I don't think it's ugly, it's looks like regular Monad stuff for me: checkpoint(with_stats(f)) := with_stats(checkpoint(f))

jrapin commented 3 years ago

I think it works fine, at least with a LocalExecutor, haven't confirmed on SLURM yet.

I've seen weird stuff on slurm, seemed to work OKish for preemption/timeout, although I'm a bit concerned that the spawned process does not get killed directly and my delay the completion, and it probably does not for cancellation (then again, handling cancellation may not be a good idea)

I don't think it's ugly

OK maybe it's alright (not familiar with monad stuff though), then again it may require some helpers to ease development.
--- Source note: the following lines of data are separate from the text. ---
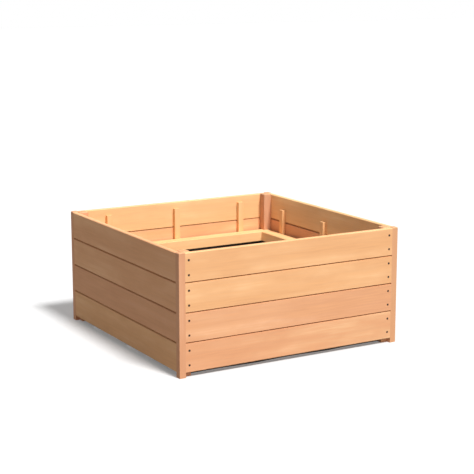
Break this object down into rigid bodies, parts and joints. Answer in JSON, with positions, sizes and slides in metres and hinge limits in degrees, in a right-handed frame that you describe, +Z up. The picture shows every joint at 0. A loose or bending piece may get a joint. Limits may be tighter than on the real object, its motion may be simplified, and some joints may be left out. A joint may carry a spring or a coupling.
{
  "type": "raised garden bed",
  "caption": "Square raised garden bed of horizontal timber boards let into rebated corner posts, with wall battens, a flat inner frame and a fabric liner.",
  "frame": {"origin": "on the ground under the middle of the bed", "axes": "+Z up, -Y towards the front wall, +X to the right along the front wall"},
  "size_m": [1.056, 1.056, 0.508],
  "materials": {
    "board_timber": "planed softwood board, untreated, fine grain with a few knots",
    "post_timber": "planed softwood post, slightly pinker, end grain on top",
    "frame_timber": "sawn and eased softwood batten and rail",
    "liner_fabric": "black woven ground fabric, matt",
    "screw_steel": "dark brown coated wood screws"
  },
  "bodies": {
    "root": {"front_board_1": "board_timber", "front_board_2": "board_timber", "front_board_3": "board_timber", "front_board_4": "board_timber", "rear_board_1": "board_timber", "rear_board_2": "board_timber", "rear_board_3": "board_timber", "rear_board_4": "board_timber", "left_board_1": "board_timber", "left_board_2": "board_timber", "left_board_3": "board_timber", "left_board_4": "board_timber", "right_board_1": "board_timber", "right_board_2": "board_timber", "right_board_3": "board_timber", "right_board_4": "board_timber", "post_front_left": "post_timber", "post_front_right": "post_timber", "post_rear_left": "post_timber", "post_rear_right": "post_timber", "front_batten_left": "frame_timber", "front_batten_centre": "frame_timber", "front_batten_right": "frame_timber", "right_batten_front": "frame_timber", "right_batten_centre": "frame_timber", "right_batten_rear": "frame_timber", "rear_batten_left": "frame_timber", "rear_batten_centre": "frame_timber", "rear_batten_right": "frame_timber", "left_batten_front": "frame_timber", "left_batten_centre": "frame_timber", "left_batten_rear": "frame_timber", "frame_rail_front": "frame_timber", "frame_rail_right": "frame_timber", "frame_rail_rear": "frame_timber", "frame_rail_left": "frame_timber", "liner": "liner_fabric", "front_screws_left": "screw_steel", "front_screws_right": "screw_steel", "rear_screws_left": "screw_steel", "rear_screws_right": "screw_steel", "frame_screws_front": "screw_steel", "frame_screws_right": "screw_steel", "frame_screws_rear": "screw_steel", "frame_screws_left": "screw_steel"}
  },
  "joints": []
}
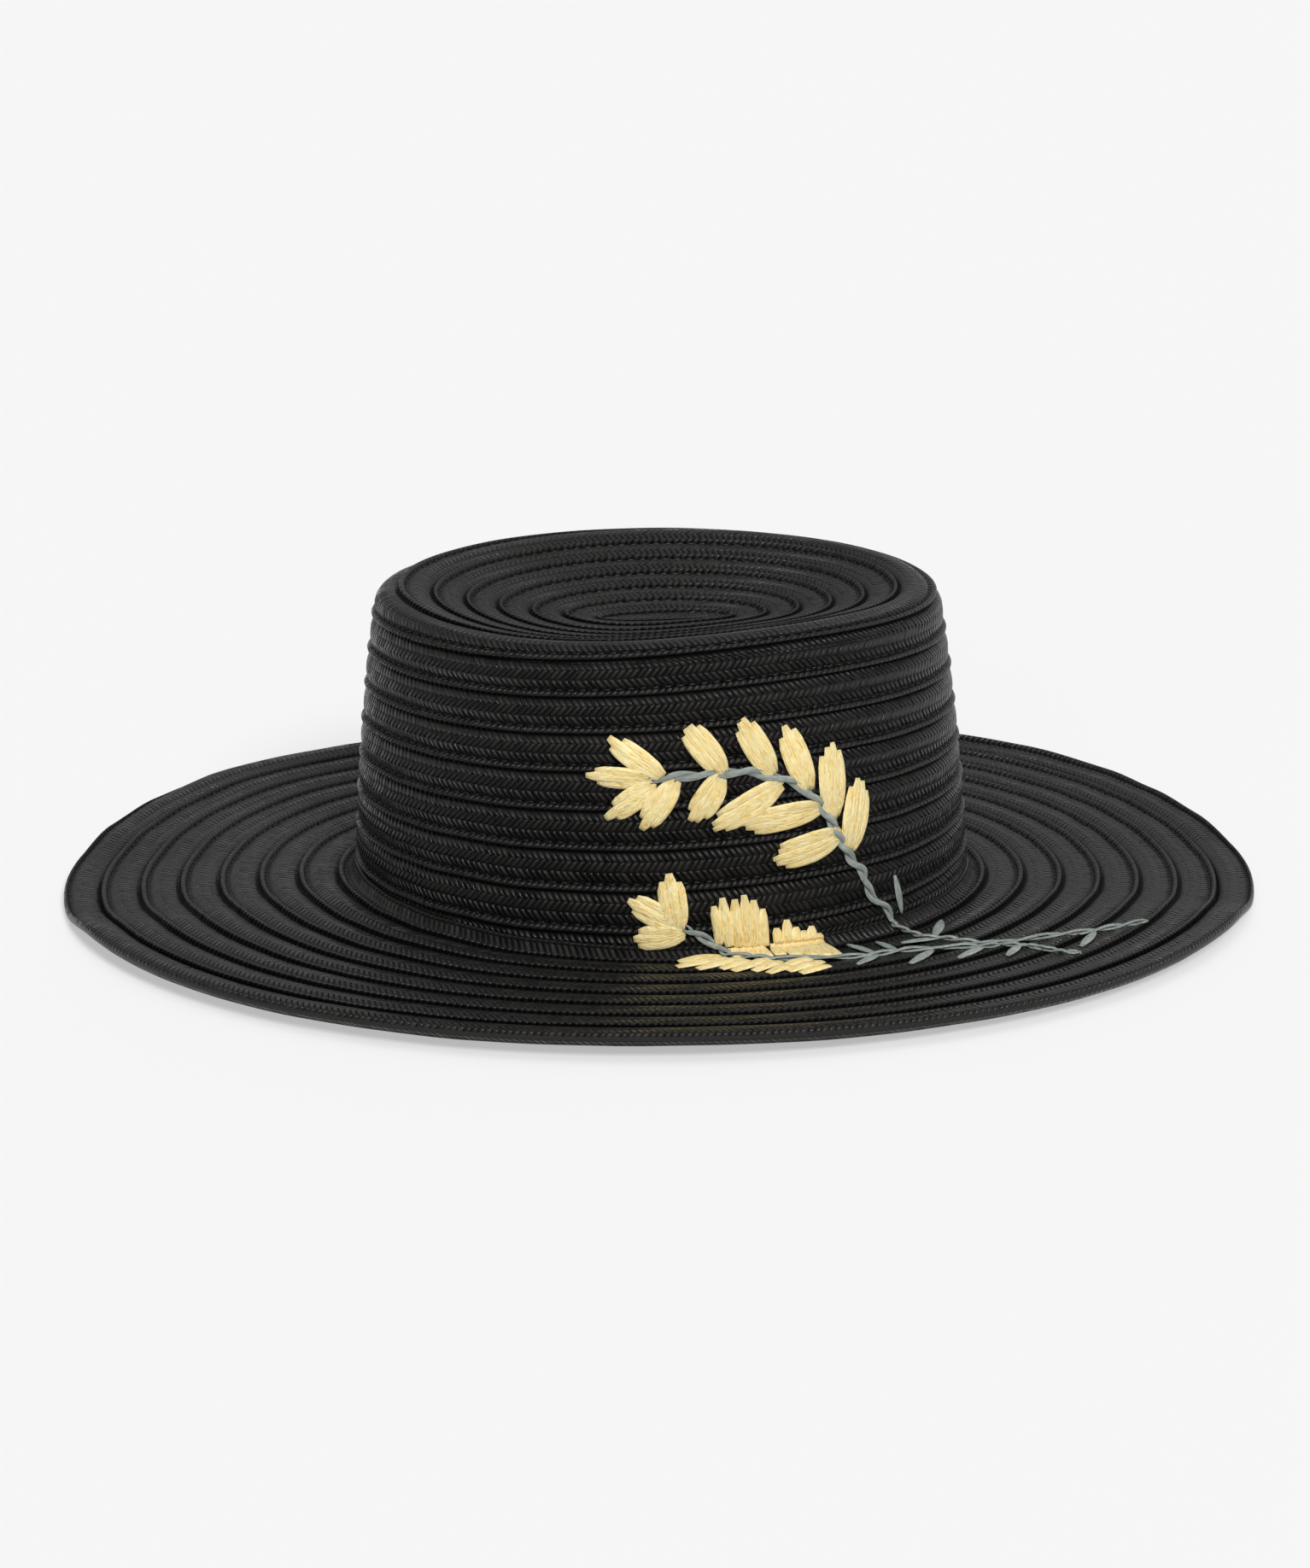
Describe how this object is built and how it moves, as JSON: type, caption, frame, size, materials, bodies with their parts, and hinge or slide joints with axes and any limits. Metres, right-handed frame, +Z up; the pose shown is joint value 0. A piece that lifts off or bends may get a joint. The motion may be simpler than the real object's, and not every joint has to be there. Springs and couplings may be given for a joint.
{
  "type": "straw boater hat",
  "caption": "Straw boater with a dished oval crown and a flat round brim of lapped spiral braid, with a sprig of pale leaves embroidered on the crown and brim.",
  "frame": {"origin": "middle of the hat's outline, on the surface that it rests on", "axes": "+X along the long way of the head, +Z up; the sprig is on the -Y side"},
  "size_m": [0.397, 0.363, 0.1057],
  "materials": {
    "straw": "black sewn paper-straw braid with a soft sheen",
    "stem": "grey-green twisted raffia, matt",
    "leaf": "pale yellow raffia satin stitch, slightly glossy"
  },
  "bodies": {
    "root": {"crown_tip": "straw", "crown_side": "straw", "brim": "straw", "brim_edge": "straw", "upper_stem": "stem", "lower_stem": "stem", "stem_tail": "stem", "twig_1": "stem", "twig_2": "stem", "twig_3": "stem", "twig_4": "stem", "twig_5": "stem", "twig_6": "stem", "twig_7": "stem", "twig_8": "stem", "twig_9": "stem", "twig_10": "stem", "upper_leaf_1": "leaf", "upper_leaf_2": "leaf", "upper_leaf_3": "leaf", "upper_leaf_4": "leaf", "upper_leaf_5": "leaf", "upper_leaf_6": "leaf", "upper_leaf_7": "leaf", "upper_leaf_8": "leaf", "upper_leaf_9": "leaf", "upper_leaf_10": "leaf", "upper_leaf_11": "leaf", "upper_leaf_12": "leaf", "upper_leaf_13": "leaf", "lower_leaf_1": "leaf", "lower_leaf_2": "leaf", "lower_leaf_3": "leaf", "lower_leaf_4": "leaf", "lower_leaf_5": "leaf", "lower_leaf_6": "leaf", "lower_leaf_7": "leaf", "lower_leaf_8": "leaf", "lower_leaf_9": "leaf", "lower_leaf_10": "leaf", "lower_leaf_11": "leaf"}
  },
  "joints": []
}
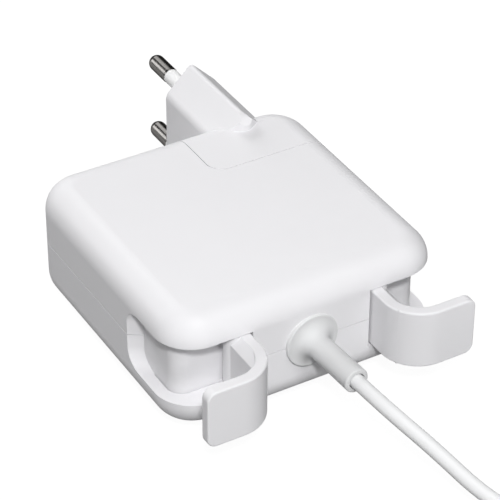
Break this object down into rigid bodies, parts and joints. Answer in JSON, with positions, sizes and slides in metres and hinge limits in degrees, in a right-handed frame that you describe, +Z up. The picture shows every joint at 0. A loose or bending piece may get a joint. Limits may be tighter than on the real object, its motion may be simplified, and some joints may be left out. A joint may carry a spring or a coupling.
{
  "type": "laptop power adapter",
  "caption": "Square laptop power adapter with a removable mains plug block, fold-out cable hooks and a flexible low-voltage cable with strain relief.",
  "frame": {"origin": "centre of the case's bottom face", "axes": "+Z up through the case, +Y from the cable side to the mains plug side, +X to the right when the cable side faces the viewer"},
  "size_m": [0.1098, 0.1814, 0.0353],
  "materials": {
    "case_plastic": "satin white polycarbonate",
    "hook_plastic": "satin white polycarbonate",
    "duckhead_plastic": "satin white polycarbonate",
    "steel": "bright drawn steel",
    "inlet_plastic": "matt light grey moulding",
    "nickel_pin": "nickel plate over brass",
    "sleeve_plastic": "semi-matt light grey sleeve",
    "contact_metal": "plain brass",
    "board": "green solder resist",
    "insulator_film": "translucent film",
    "ferrite": "dark ground ferrite",
    "black_moulding": "moulded epoxy",
    "winding_tape": "yellow polyester tape",
    "enamel_wire": "enamelled copper wire",
    "capacitor_can": "dark shrink sleeve",
    "film_capacitor": "moulded box",
    "disc_capacitor": "dipped coating",
    "aluminium_plate": "mill finish",
    "fuse_tube": "ceramic tube with metal caps",
    "lead_insulation": "insulated wire",
    "boot_rubber": "matt white elastomer",
    "cable_jacket": "semi-matt white elastomer",
    "tie_fabric": "white hook-and-loop strap"
  },
  "bodies": {
    "case": {"bottom_shell": "case_plastic", "top_shell": "case_plastic", "right_hinge_pin": "steel", "left_hinge_pin": "steel", "inlet_block": "inlet_plastic", "inlet_pins": "nickel_pin", "retention_stud": "steel", "strain_relief": "boot_rubber", "circuit_board": "board", "board_insulator": "insulator_film", "transformer_core": "ferrite", "transformer_bobbin": "black_moulding", "transformer_winding": "winding_tape", "input_capacitor": "capacitor_can", "output_capacitors": "capacitor_can", "filter_capacitor": "film_capacitor", "safety_capacitor": "disc_capacitor", "choke_core": "ferrite", "choke_winding": "enamel_wire", "bridge_rectifier": "black_moulding", "switching_transistor": "black_moulding", "primary_heat_spreader": "aluminium_plate", "output_rectifier": "black_moulding", "output_heat_spreader": "aluminium_plate", "fuse": "fuse_tube", "input_leads": "contact_metal", "output_leads": "lead_insulation", "cable_anchor": "black_moulding", "dc_cable": "cable_jacket", "cable_tail": "cable_jacket", "cable_coil": "cable_jacket", "cable_tie": "tie_fabric", "dc_plug_grip": "boot_rubber", "dc_plug_barrel": "nickel_pin", "dc_plug_insulator": "black_moulding", "dc_plug_contact": "contact_metal"},
    "left_hook": {"left_hook": "hook_plastic"},
    "right_hook": {"right_hook": "hook_plastic"},
    "duckhead": {"duckhead_shell": "duckhead_plastic", "duckhead_cover": "duckhead_plastic", "stud_rail": "steel", "mains_pin_lower": "nickel_pin", "mains_pin_upper": "nickel_pin", "pin_sleeve_lower": "sleeve_plastic", "pin_sleeve_upper": "sleeve_plastic", "socket_contacts": "contact_metal", "plug_links": "contact_metal"}
  },
  "joints": [
    {"name": "left_hook_hinge", "type": "hinge", "parent": "case", "child": "left_hook", "pos_m": [-0.01725, -0.03045, 0.01485], "axis": [0, 0, 1], "range_deg": [-90, 0]},
    {"name": "right_hook_hinge", "type": "hinge", "parent": "case", "child": "right_hook", "pos_m": [0.01725, -0.03045, 0.01485], "axis": [0, 0, 1], "range_deg": [0, 90]},
    {"name": "duckhead_slide", "type": "slide", "parent": "case", "child": "duckhead", "axis": [0, 1, 0], "range_m": [0, 0.03]}
  ]
}
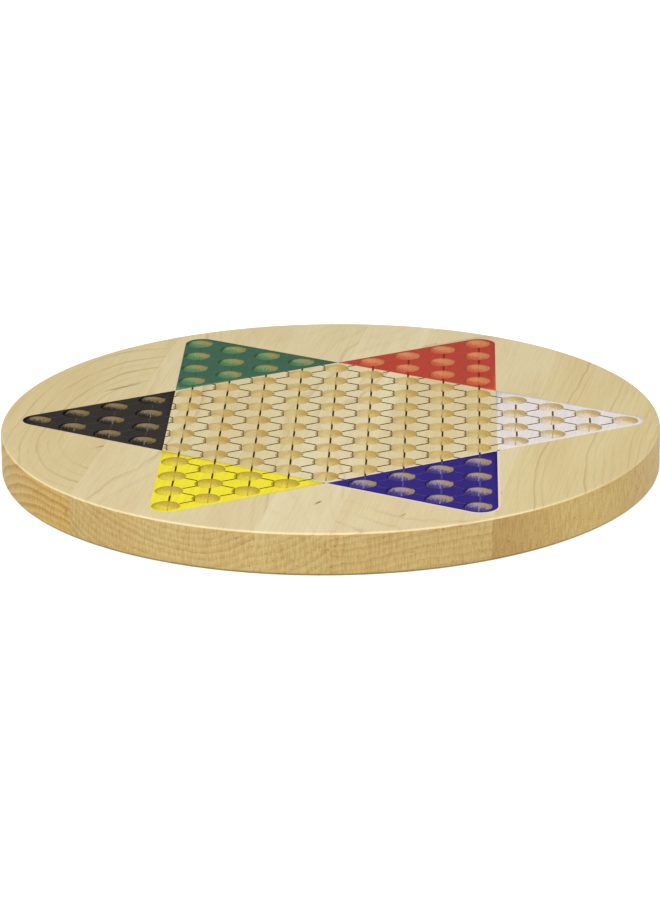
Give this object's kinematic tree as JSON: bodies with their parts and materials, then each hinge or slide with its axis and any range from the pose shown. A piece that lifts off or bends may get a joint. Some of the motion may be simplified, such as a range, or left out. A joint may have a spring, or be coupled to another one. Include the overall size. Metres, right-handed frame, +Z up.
{
  "type": "chinese checkers board",
  "caption": "Round wooden Chinese checkers board with ball-shaped marble seats in a six-pointed star and a coloured point for each player.",
  "frame": {"origin": "centre of the flat underside, on the surface that the board stands on", "axes": "+Z up through the playing face, +X from the black point to the white point, +Y from the player between yellow and blue to the far side"},
  "size_m": [0.394, 0.394, 0.0254],
  "materials": {
    "maple": "sanded and sealed, satin",
    "ink_white": "thin printed colour, satin",
    "ink_red": "thin printed colour, satin",
    "ink_green": "thin printed colour, satin",
    "ink_black": "thin printed colour, satin",
    "ink_yellow": "thin printed colour, satin",
    "ink_blue": "thin printed colour, satin"
  },
  "bodies": {
    "root": {"stave_1": "maple", "stave_2": "maple", "stave_3": "maple", "stave_4": "maple", "stave_5": "maple", "point_white": "ink_white", "point_red": "ink_red", "point_green": "ink_green", "point_black": "ink_black", "point_yellow": "ink_yellow", "point_blue": "ink_blue"}
  },
  "joints": []
}
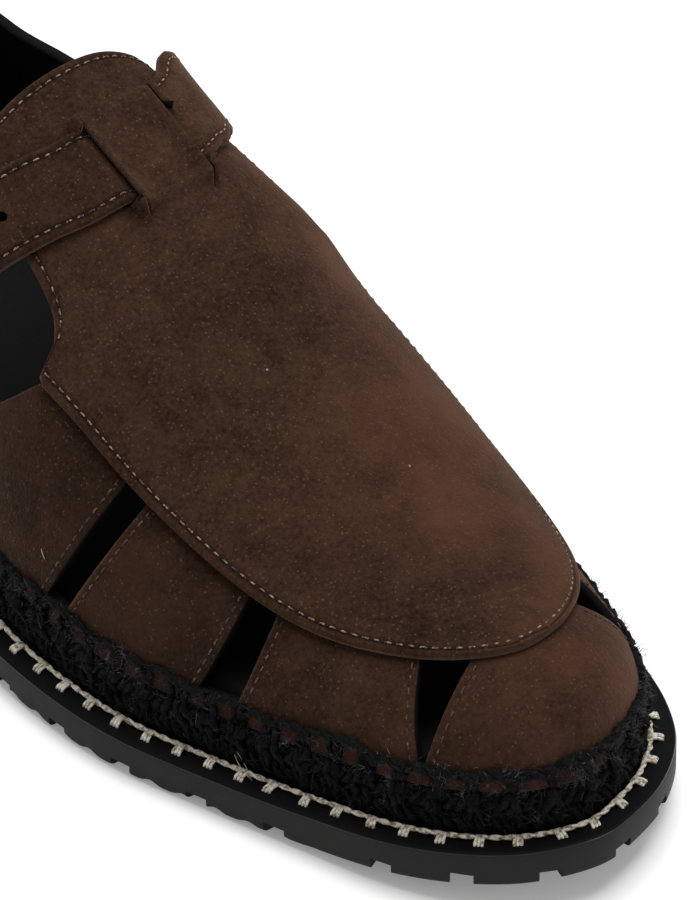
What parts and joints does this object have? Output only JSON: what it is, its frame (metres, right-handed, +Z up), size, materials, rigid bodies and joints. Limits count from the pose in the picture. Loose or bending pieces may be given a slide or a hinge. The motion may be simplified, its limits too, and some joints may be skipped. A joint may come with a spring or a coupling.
{
  "type": "espadrille",
  "caption": "Slip-in espadrille for the right foot: slit suede vamp, stitched apron, instep strap, braided jute midsole and lugged rubber sole.",
  "frame": {"origin": "on the floor under the middle of the outsole's box", "axes": "+Y from toe to heel, +X towards the inner side of the foot, +Z up from the floor"},
  "size_m": [0.1076, 0.3, 0.0941],
  "materials": {
    "rubber": "satin",
    "jute": "matte",
    "footbed": "matte",
    "suede": "matte"
  },
  "bodies": {
    "root": {"outsole": "rubber", "midsole": "jute", "insole": "footbed", "upper": "suede", "apron": "suede", "strap": "suede"}
  },
  "joints": []
}
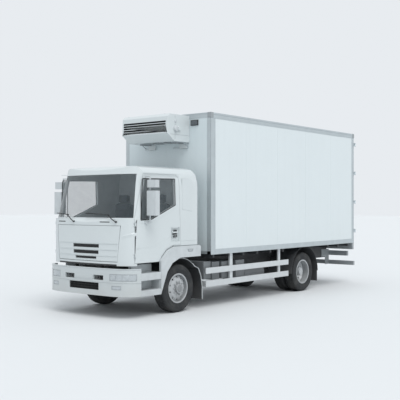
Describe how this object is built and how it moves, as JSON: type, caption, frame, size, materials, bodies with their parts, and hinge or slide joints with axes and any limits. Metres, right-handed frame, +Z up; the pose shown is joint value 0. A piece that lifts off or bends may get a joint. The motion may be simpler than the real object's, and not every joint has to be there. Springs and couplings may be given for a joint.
{
  "type": "refrigerated box truck",
  "caption": "Rigid cab-over truck with a tilting cab, insulated cargo box, rear doors, cooling unit, steered front wheels and twin rear wheels.",
  "frame": {"origin": "on the ground, midway between the front bumper and the rear underrun bar, on the centre plane", "axes": "+Z up, -Y towards the front, +X towards the truck's own left side"},
  "size_m": [2.86, 8.96, 4.09],
  "materials": {
    "frame_black": "satin",
    "engine_grey": "rough",
    "alu_parts": "satin",
    "box_grey": "satin",
    "cab_white": "gloss",
    "lamp_clear": "gloss",
    "lamp_red": "gloss",
    "step_white": "satin",
    "plastic_dark": "matte",
    "tyre_rubber": "matte",
    "rim_silver": "satin",
    "cab_glass": "gloss",
    "seat_cloth": "woven",
    "panel_white": "satin"
  },
  "bodies": {
    "chassis": {"chassis_frame": "frame_black", "floor_bearers": "frame_black", "leaf_springs": "frame_black", "front_axle": "frame_black", "rear_axle": "frame_black", "engine_block": "engine_grey", "gearbox_shaft": "engine_grey", "silencer": "alu_parts", "fuel_tank": "alu_parts", "chassis_boxes": "box_grey", "front_bumper": "cab_white", "headlamps": "lamp_clear", "cab_steps": "step_white", "front_mudguards": "step_white", "rear_mudguards": "plastic_dark", "side_guards": "step_white", "rear_bumper": "frame_black", "tail_lamps": "lamp_red", "box_floor": "alu_parts", "box_front_wall": "panel_white", "box_side_walls": "panel_white", "box_roof": "panel_white", "rear_frame": "alu_parts", "cooling_unit": "panel_white"},
    "left_steering_knuckle": {"left_knuckle": "frame_black"},
    "right_steering_knuckle": {"right_knuckle": "frame_black"},
    "front_left_wheel": {"front_left_tyre": "tyre_rubber", "front_left_rim": "rim_silver"},
    "front_right_wheel": {"front_right_tyre": "tyre_rubber", "front_right_rim": "rim_silver"},
    "rear_left_wheels": {"rear_left_tyres": "tyre_rubber", "rear_left_rims": "rim_silver"},
    "rear_right_wheels": {"rear_right_tyres": "tyre_rubber", "rear_right_rims": "rim_silver"},
    "cab": {"cab_floor": "plastic_dark", "cab_front": "cab_white", "cab_roof": "cab_white", "cab_rear": "cab_white", "cab_sides": "cab_white", "windscreen": "cab_glass", "wipers": "plastic_dark", "dashboard": "plastic_dark", "steering_wheel": "plastic_dark", "seats": "seat_cloth"},
    "hatch": {"front_hatch": "cab_white"},
    "left_cab_door": {"left_door": "cab_white", "left_glass": "cab_glass", "left_mirrors": "step_white"},
    "right_cab_door": {"right_door": "cab_white", "right_glass": "cab_glass", "right_mirrors": "step_white"},
    "left_box_door": {"rear_left_door": "panel_white"},
    "right_box_door": {"rear_right_door": "panel_white"}
  },
  "joints": [
    {"name": "steering_left", "type": "hinge", "parent": "chassis", "child": "left_steering_knuckle", "pos_m": [0.93, -2.96, 0.483], "axis": [0, 0, 1], "range_deg": [-38, 38]},
    {"name": "steering_right", "type": "hinge", "parent": "chassis", "child": "right_steering_knuckle", "pos_m": [-0.93, -2.96, 0.483], "axis": [0, 0, 1], "range_deg": [-38, 38]},
    {"name": "front_left_wheel_spin", "type": "hinge", "parent": "left_steering_knuckle", "child": "front_left_wheel", "pos_m": [0.9915, -2.96, 0.483], "axis": [1, 0, 0], "continuous": true},
    {"name": "front_right_wheel_spin", "type": "hinge", "parent": "right_steering_knuckle", "child": "front_right_wheel", "pos_m": [-0.9915, -2.96, 0.483], "axis": [1, 0, 0], "continuous": true},
    {"name": "rear_left_wheel_spin", "type": "hinge", "parent": "chassis", "child": "rear_left_wheels", "pos_m": [0.834, 1.84, 0.483], "axis": [1, 0, 0], "continuous": true},
    {"name": "rear_right_wheel_spin", "type": "hinge", "parent": "chassis", "child": "rear_right_wheels", "pos_m": [-0.834, 1.84, 0.483], "axis": [1, 0, 0], "continuous": true},
    {"name": "cab_tilt", "type": "hinge", "parent": "chassis", "child": "cab", "pos_m": [0, -4.33, 1.02], "axis": [1, 0, 0], "range_deg": [0, 45]},
    {"name": "hatch_lift", "type": "hinge", "parent": "cab", "child": "hatch", "pos_m": [0, -4.44, 1.765], "axis": [-1, 0, 0], "range_deg": [0, 80]},
    {"name": "left_door_swing", "type": "hinge", "parent": "cab", "child": "left_cab_door", "pos_m": [1.125, -4.203, 1.5], "axis": [0, 0, -1], "range_deg": [0, 75]},
    {"name": "right_door_swing", "type": "hinge", "parent": "cab", "child": "right_cab_door", "pos_m": [-1.125, -4.203, 1.5], "axis": [0, 0, 1], "range_deg": [0, 75]},
    {"name": "left_box_door_swing", "type": "hinge", "parent": "chassis", "child": "left_box_door", "pos_m": [1.245, 4.41, 2.6], "axis": [0, 0, -1], "range_deg": [0, 270]},
    {"name": "right_box_door_swing", "type": "hinge", "parent": "chassis", "child": "right_box_door", "pos_m": [-1.245, 4.41, 2.6], "axis": [0, 0, 1], "range_deg": [0, 270]}
  ],
  "couplings": [
    {"joint": "steering_right", "follows": "steering_left", "ratio": 1}
  ]
}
Given the rest of the discussion this is not needed anymore ?

In my opinion it's much more generic with decorators so probably not needed anymore, though

Maybe the Checkpointable should have more hooks

I'm wondering about it, or to have another objects for setup/teardown. That may (or may not) be useful for copying the directory when submitting a function... I'm wondering if we could make some decorator-like framework work for this as well since it is a major concern of many users

LTMeyer commented 3 years ago

Dear all, First, let me thank you very much for your work. I am posting here my issue because it is related to the current one, hence it seems the most appropriate place.

I am using submitit through the hydra plugin to run deep learning experiment on a cluster. The nodes of the cluster do not have access to the internet for safety matters. I would like to upload a posteriori logs of my experiments to a platform like wandb, from other specific nodes that can actually connect to external servers. A possible solution relying only on slurm would be to execute a bash script containing multiple sbatch commands specifying the dependency between jobs via the --dependency:afterwork option. How can I achieve the same using submitit and the associated plugin in hydra?